Veo las fotos de las aglomeraciones en Calle Larios y, superada la claustrofobia digital, me ataca el recuerdo del concierto pachanguero que nos ofrecen (meten, insertan), cada Navidad, Semana Santa, Feria, Carnavales y no sé qué más. No cabe un alfiler.

Me repongo a tiempo de pensar en la oportunidad para los comerciantes porque, un café familiar, la cena con amigos y aprovechar el Black Friday, es lo que toca a continuación. Es entonces cuando logro tragar con que ya ni si quiera esperemos a estar en diciembre. Sobra apelar al significado religioso de la fiesta, no nos pongamos espesos. Tampoco toca ya hablar de las inminentes elecciones.

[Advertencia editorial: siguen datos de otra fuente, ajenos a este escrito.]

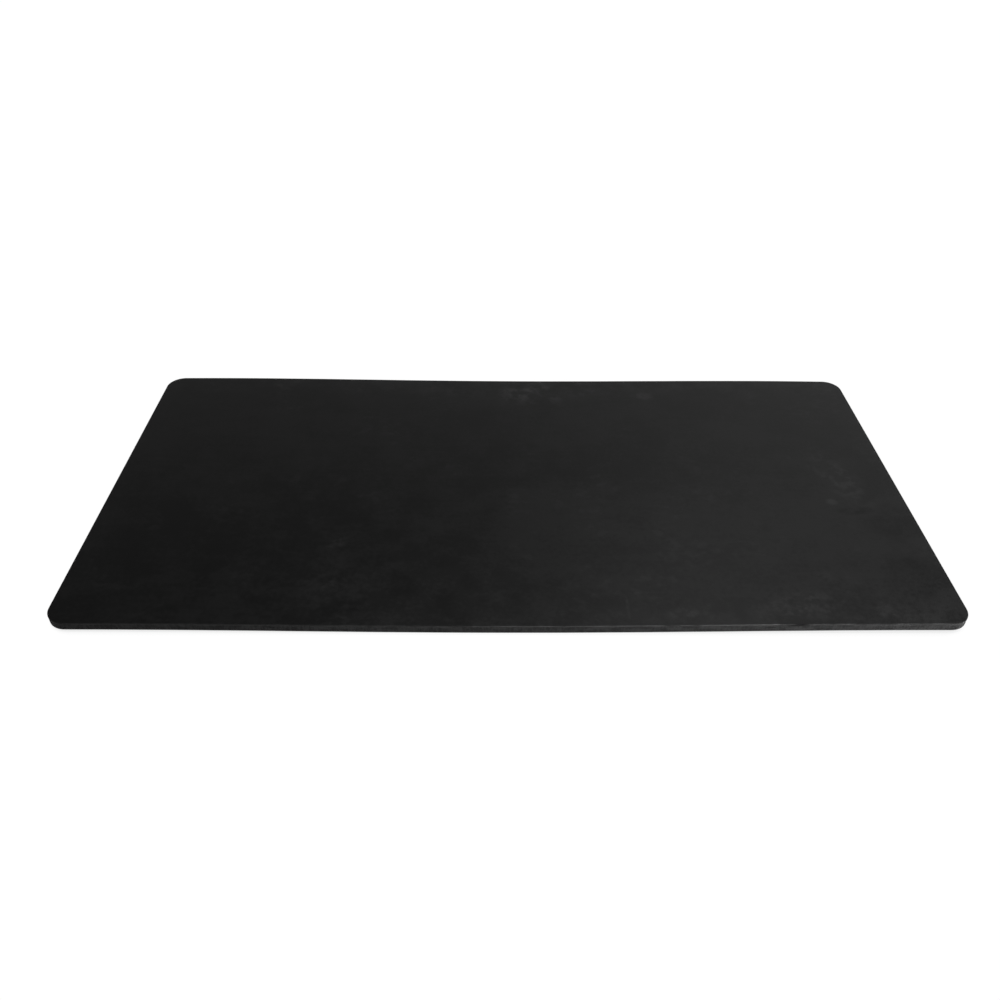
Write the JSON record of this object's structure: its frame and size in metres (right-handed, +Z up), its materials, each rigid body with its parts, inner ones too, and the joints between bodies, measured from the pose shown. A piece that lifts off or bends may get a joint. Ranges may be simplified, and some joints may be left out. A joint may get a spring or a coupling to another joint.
{
  "type": "self-healing cutting mat",
  "caption": "Flat rectangular self-healing mat with rounded corners, soft and firm sheets pressed into one slab, for cutting and punching leather.",
  "frame": {"origin": "middle of the underside, on the surface that the mat lies on", "axes": "+X along the long side, +Y along the short side towards the far edge, +Z up out of the working face"},
  "size_m": [0.6096, 0.3048, 0.0063],
  "materials": {
    "healing_vinyl": "satin",
    "firm_vinyl": "satin",
    "core_vinyl": "satin"
  },
  "bodies": {
    "root": {"bottom_healing_sheet": "healing_vinyl", "lower_firm_sheet": "firm_vinyl", "core_sheet": "core_vinyl", "upper_firm_sheet": "firm_vinyl", "top_healing_sheet": "healing_vinyl"}
  },
  "joints": []
}
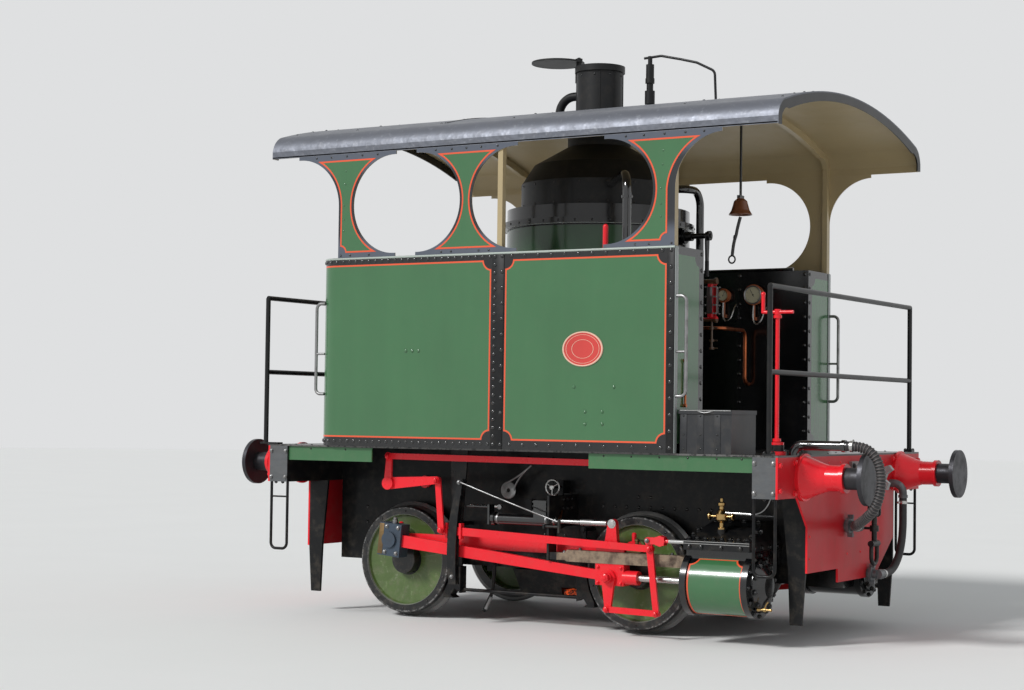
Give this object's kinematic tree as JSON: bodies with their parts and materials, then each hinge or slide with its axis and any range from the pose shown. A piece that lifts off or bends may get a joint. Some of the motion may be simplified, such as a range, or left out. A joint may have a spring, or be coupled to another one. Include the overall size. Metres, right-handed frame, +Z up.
{
  "type": "four-wheel steam tram locomotive with vertical boiler",
  "caption": "Small four-wheel steam tram locomotive: vertical boiler between green side tanks, arched roof on waisted window plates, red rods and buffers.",
  "frame": {"origin": "on the centreline, midway between the buffer faces, at the foot of the wheel flanges", "axes": "+X along the track towards the cylinder end, +Y to the far side, +Z up"},
  "size_m": [4.9425, 2.616, 4.064],
  "materials": {
    "black_paint": "semi-gloss black paint over plate and castings",
    "roof_paint": "dark grey semi-gloss paint on sheet",
    "green_paint": "gloss mid green with orange-red lining",
    "red_paint": "gloss bright red paint",
    "cream_paint": "satin cream paint",
    "bright_steel": "bare machined steel, oiled",
    "grey_steel": "worn dark grey paint on sheet steel",
    "brass": "polished brass and copper",
    "rubber": "ribbed black rubber"
  },
  "bodies": {
    "root": {"ashpan": "black_paint", "axleboxes": "black_paint", "bell": "brass", "big_ends": "bright_steel", "black_pipes": "black_paint", "boiler": "green_paint", "brake_gear": "black_paint", "brake_hose": "rubber", "buffer_casings": "red_paint", "buffers": "bright_steel", "chimney": "black_paint", "combination_levers": "red_paint", "connecting_rods": "red_paint", "copper_pipes": "brass", "crossheads": "red_paint", "cylinders": "green_paint", "draw_hooks": "bright_steel", "end_beams": "black_paint", "exhaust_elbow": "black_paint", "expansion_links": "black_paint", "face_plates": "red_paint", "feed_pumps": "black_paint", "footplate": "black_paint", "frame_fittings": "black_paint", "frames": "black_paint", "gauges": "brass", "glands_and_oilers": "brass", "grab_irons": "black_paint", "guards_and_steps": "black_paint", "handbrake": "red_paint", "handrails": "black_paint", "hose_couplings": "black_paint", "locker": "grey_steel", "motion_brackets": "black_paint", "piston_rods": "bright_steel", "radius_rods": "red_paint", "reach_rod": "red_paint", "regulator": "black_paint", "roof": "roof_paint", "roof_end_rims": "black_paint", "roof_hoops": "cream_paint", "screw_coupling": "black_paint", "slide_bars": "bright_steel", "smokebox": "black_paint", "steam_chests": "black_paint", "tank_far": "green_paint", "tank_near": "green_paint", "vacuum_hose": "rubber", "valve_crossheads": "bright_steel", "weighshaft": "red_paint", "whistle": "brass", "window_plates_far": "green_paint", "window_plates_near": "green_paint"},
    "wheelset_driving": {"wheelset_driving": "green_paint"},
    "wheelset_coupled": {"wheelset_coupled": "green_paint"},
    "coupling_rod_near": {"coupling_rod_near": "red_paint"},
    "coupling_rod_far": {"coupling_rod_far": "red_paint"},
    "chimney_lid": {"chimney_lid": "black_paint"},
    "firehole_door": {"firehole_door": "black_paint"},
    "locker_lid": {"locker_lid": "grey_steel"}
  },
  "joints": [
    {"name": "driving_wheels_turn", "type": "hinge", "parent": "root", "child": "wheelset_driving", "pos_m": [-1.098, 0, 0.408], "axis": [0, 1, 0], "continuous": true},
    {"name": "coupled_wheels_turn", "type": "hinge", "parent": "root", "child": "wheelset_coupled", "pos_m": [0.766, 0, 0.408], "axis": [0, 1, 0], "continuous": true},
    {"name": "near_rod_stays_level", "type": "hinge", "parent": "wheelset_driving", "child": "coupling_rod_near", "pos_m": [-1.098, -0.8605, 0.558], "axis": [0, 1, 0], "continuous": true},
    {"name": "far_rod_stays_level", "type": "hinge", "parent": "wheelset_driving", "child": "coupling_rod_far", "pos_m": [-0.948, 0.8605, 0.408], "axis": [0, 1, 0], "continuous": true},
    {"name": "chimney_lid_swings", "type": "hinge", "parent": "root", "child": "chimney_lid", "pos_m": [-0.176, 0, 4.036], "axis": [0, 0, 1], "range_deg": [0, 180]},
    {"name": "firehole_door_opens", "type": "hinge", "parent": "root", "child": "firehole_door", "pos_m": [0.725, 0.198, 1.503], "axis": [0, 0, 1], "range_deg": [0, 110]},
    {"name": "locker_lid_lifts", "type": "hinge", "parent": "root", "child": "locker_lid", "pos_m": [1.4765, -0.898, 1.481], "axis": [-1, 0, 0], "range_deg": [0, 100]}
  ],
  "couplings": [
    {"joint": "coupled_wheels_turn", "follows": "driving_wheels_turn", "ratio": 1},
    {"joint": "near_rod_stays_level", "follows": "driving_wheels_turn", "ratio": -1},
    {"joint": "far_rod_stays_level", "follows": "driving_wheels_turn", "ratio": -1}
  ]
}
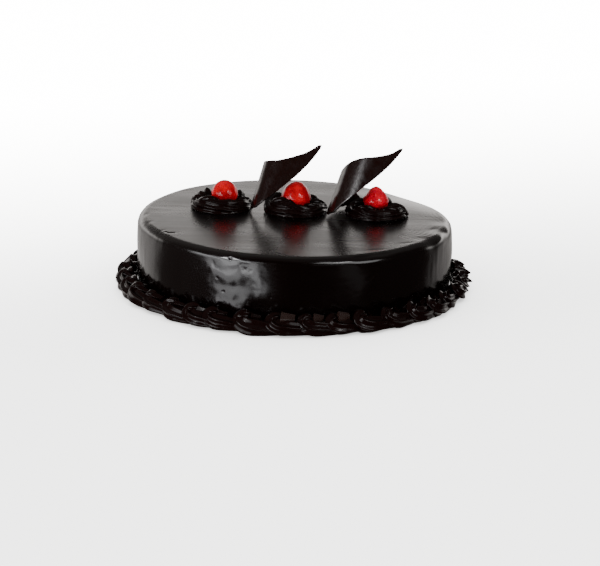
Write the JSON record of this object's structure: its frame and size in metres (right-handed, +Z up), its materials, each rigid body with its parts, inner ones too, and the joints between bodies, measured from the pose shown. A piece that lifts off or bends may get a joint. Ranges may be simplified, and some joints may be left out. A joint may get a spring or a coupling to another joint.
{
  "type": "chocolate truffle cake",
  "caption": "Round dark-glazed chocolate cake with a piped shell border at its foot, piped rosettes holding glace cherries, and curled chocolate sails on its top.",
  "frame": {"origin": "middle of the cake's foot, on the plane it rests on", "axes": "+Z up, -Y towards the front of the cake, +X along the row of rosettes towards the cake's right"},
  "size_m": [0.2206, 0.2209, 0.0881],
  "materials": {
    "glaze": "poured dark chocolate glaze, near black, mirror gloss slightly blurred",
    "piping": "piped truffle cream, near black, satin to glossy",
    "cherry": "candied cherry, bright red, syrup gloss",
    "sail": "tempered dark chocolate, soft sheen"
  },
  "bodies": {
    "root": {"cake": "glaze", "shell_border": "piping", "rosette_left": "piping", "rosette_centre": "piping", "rosette_right": "piping", "cherry_left": "cherry", "cherry_centre": "cherry", "cherry_right": "cherry", "curl_left": "sail", "curl_right": "sail"}
  },
  "joints": []
}
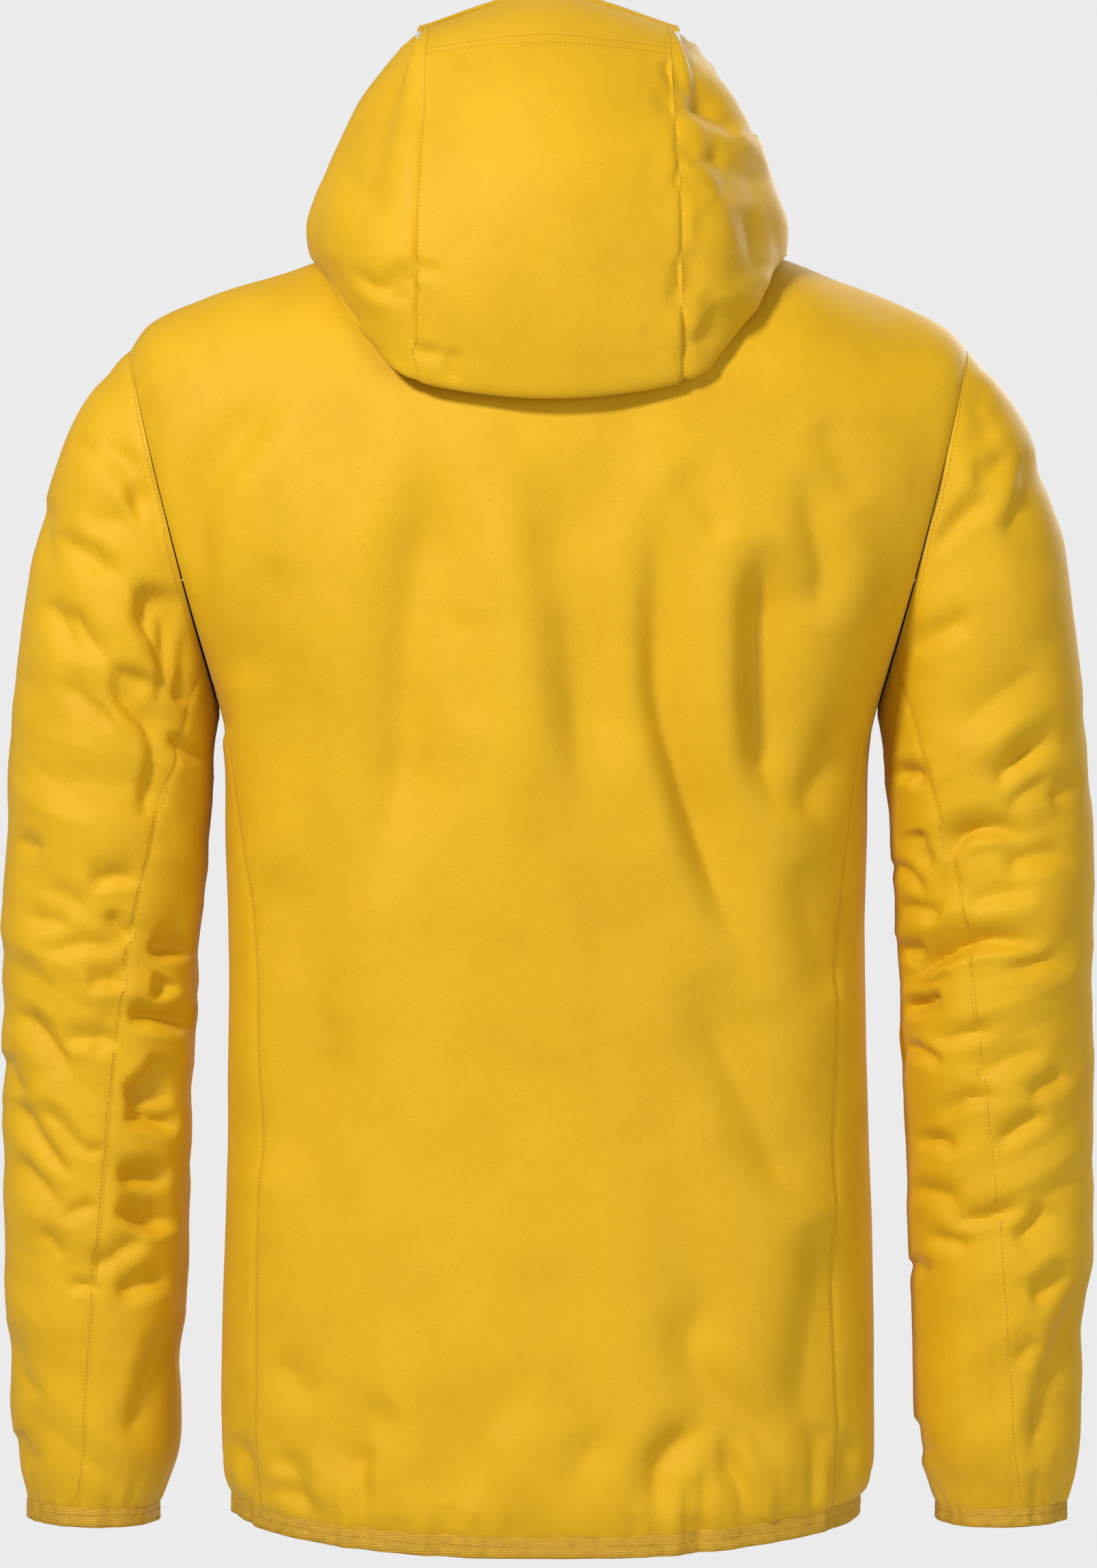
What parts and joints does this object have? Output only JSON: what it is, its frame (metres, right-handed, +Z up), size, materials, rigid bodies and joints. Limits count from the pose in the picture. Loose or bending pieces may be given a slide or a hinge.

Los escaparates decorados, los villancicos y las luces estelares nos hacen pensar que un día es un día, pero aún debe transcurrir más de un mes para que acabe el periplo. Luego, (nos) empalmamos con las rebajas. Y es que la vida sigue, sigue en paro, con la reducción de plantilla, de salarios, de los derechos y con una economía de guerra en muchas casas. Suerte que prometen que este invierno será de los más cálidos, y que ha llegado la navidad con su verdadero espíritu de tarjeta de plástico.

Como en aquellos experimentos de los perros y las campanas de Pavlov: Árbol, luces y ¡Click! encienden el interruptor de nuestro animal consumista, suena la banda sonora del ¡Ooohhh! al unísono, brilla el papel de regalo y se empieza a hablar de la cena de empresa. Salivamos. Vamos al turrón.

Desde las terrazas más altas de Larios, algunos contemplan la escena y se frotan sus patas de mosca. Estaban deseando encender las luces, y ya tienen en mente cómo pasarnos la factura.